Not a bad assessment, in my view.

#269 Re: The Garden » 2016 Presidential Election Thread » 484 weeks ago

Interesting test, I'm about as libertarian as I expected, but I would've characterized myself as more right-leaning than left:
chart?ec=-4.31&soc=-6.81

Someone should take the time to do this for Trump, Cruz, Hillary and Bernie to see where they are on the spectrum based on their published policies.

#270 Re: The Garden » 2016 Presidential Election Thread » 485 weeks ago

AtariLegend wrote:

pollux from a European stand point. Which republican candidate is least likely to start a nuclear war or at least another Iraq that I should cheer on at 2:AM in the morning while watching CNN?

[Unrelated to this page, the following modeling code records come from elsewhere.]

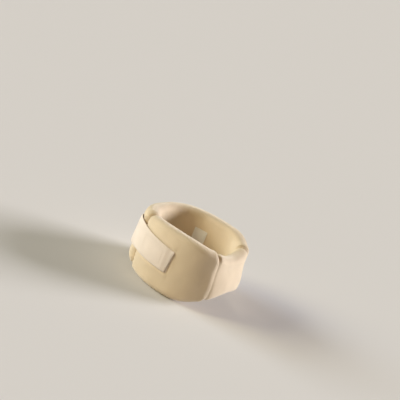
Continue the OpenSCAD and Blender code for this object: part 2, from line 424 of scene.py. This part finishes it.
def knit_material():
    """Stockinette: columns of small V stitches that run round the band."""
    cloth = Surface("knit", (0.76, 0.63, 0.45), 0.9, 0.35)
    m = cloth.math
    uv, u, v = cloth.weave_uv()
    wobble = m("MULTIPLY", m("SUBTRACT", cloth.noise(uv, 9 * MM), 0.5), 0.8)
    column = m("ADD", m("DIVIDE", v, 1.7 * MM), wobble)
    side = m("ABSOLUTE", m("SUBTRACT", m("FRACT", column), 0.5))
    off_leg = m("MULTIPLY", m("ABSOLUTE", m("SUBTRACT", side, 0.25)), 4)
    leg = m("SUBTRACT", 1, m("POWER", off_leg, 2))
    run = m("ADD", m("DIVIDE", u, 1.25 * MM), m("MULTIPLY", side, 1.6))
    loop = m("MULTIPLY", m("ABSOLUTE", m("SUBTRACT", m("FRACT", run), 0.5)), 2)
    stitch = m("MULTIPLY", leg, m("SUBTRACT", 1, m("MULTIPLY", m("POWER", loop, 2), 0.6)))
    fuzz = cloth.noise(uv, 0.5 * MM, 4)
    cloud = cloth.noise(uv, 22 * MM, 4)
    pattern = m("MULTIPLY", stitch, 0.38)
    unevenness = m("ADD", m("MULTIPLY", fuzz, 0.22), m("MULTIPLY", cloud, 0.4))
    cloth.tint(m("ADD", pattern, unevenness), 0.72, 1.16)
    relief = cloth.bump(stitch, 0.35 * MM, 0.55)
    cloth.bump(fuzz, 0.2 * MM, 0.35, relief)
    cloth.rough(fuzz, 0.82, 0.98)
    return cloth.material


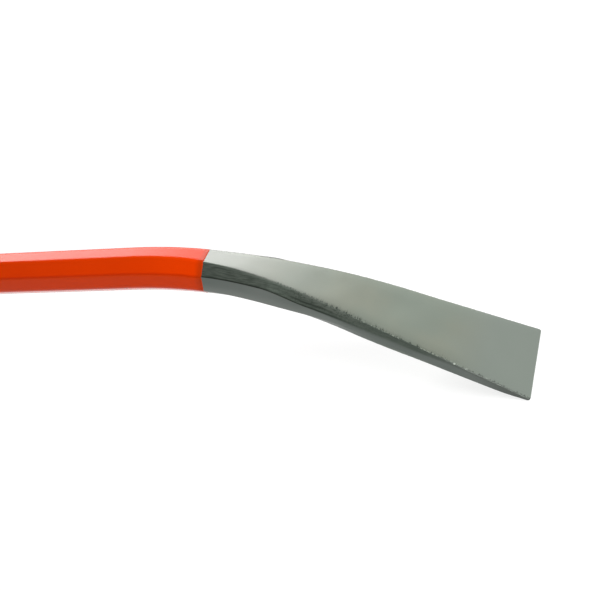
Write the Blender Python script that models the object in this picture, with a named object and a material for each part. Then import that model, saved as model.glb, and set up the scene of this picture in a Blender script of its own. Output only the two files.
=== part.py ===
"""Wrecking bar forged from octagonal steel: painted shaft, bare chisel end and bare split claw.

The real bar is one forging, so its three bodies are lofted through rings on one centre line and
share the rings where the paint ends. Lengths called a run are measured along that centre line,
outward from the end of the straight shaft. Across the bar, y is its width and n its height: n
points up on the shaft, and to the outside of the bend at either end.
"""

import math
from collections import namedtuple

import bmesh
import bpy
from mathutils import Matrix, Vector

MM = 0.001

# Octagonal stock
OVERALL_LENGTH = 600 * MM
STOCK_ACROSS_FLATS = 18 * MM
STOCK_ARRIS = 0.9 * MM
GROUND_ARRIS = 0.35 * MM
ARRIS_BLEND = 6 * MM

# Chisel end, along the bar
CHISEL_BEND_RADIUS = 217 * MM
CHISEL_BEND_ANGLE = math.radians(26.5)
CHISEL_RUN = 177.7 * MM
CHISEL_PAINT_RUN = 35 * MM
FACE_SPREAD_START = 6.5 * MM
FACE_SPREAD_END = 121.5 * MM
FLATTENING_START = 16 * MM
FLATTENING_END = 99.5 * MM
BLADE_FLARE_START = 39.5 * MM
BLADE_TAPER_START = 91.5 * MM
UPPER_GRIND_START = 60 * MM
UPPER_GRIND_END = 80 * MM
LOWER_GRIND_START = 65 * MM
LOWER_GRIND_END = 101.5 * MM
CORNER_FADE_START = 127 * MM
CORNER_FADE_END = 153 * MM
EDGE_GRIND_LENGTH = 14.8 * MM
TIP_CORNER_RADIUS = 1.2 * MM

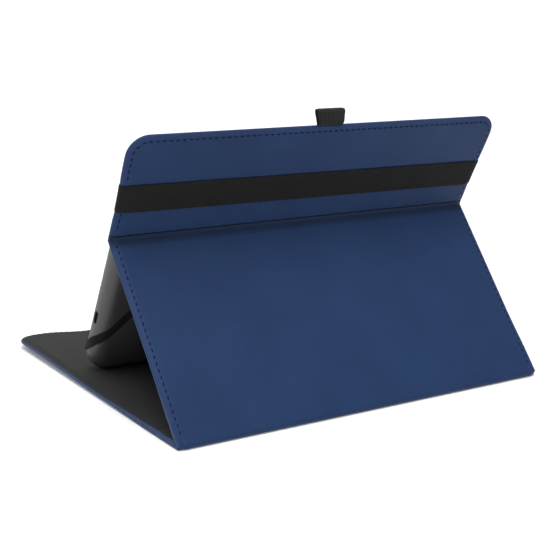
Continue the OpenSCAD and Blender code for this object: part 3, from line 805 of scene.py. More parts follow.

The answer to the question is Kasich, followed by Rubio.

polluxlm wrote:

I consider nuclear war very unlikely for any candidate. Nobody can profit from it, so therefore nobody wants it. Even if someone like Cruz was the religious extremist he portrays himself as (which I doubt), and for some reason wanted to start a war for his God or whatever, he would get little to no support by the people around him. Imo he would be impeached or assassinated before he could reach the button.

I agree that a republican president starting a nuclear war is highly unlikely, but Trump and Cruz's temperament and rhetoric are more likely to flame hatred across the globe, they are more likely to incite less enlightened nations to act first. And with a president Cruz or Trump in office, I'd say it's much more likely they retaliate disproportionally than with a president Kasich or Rubio.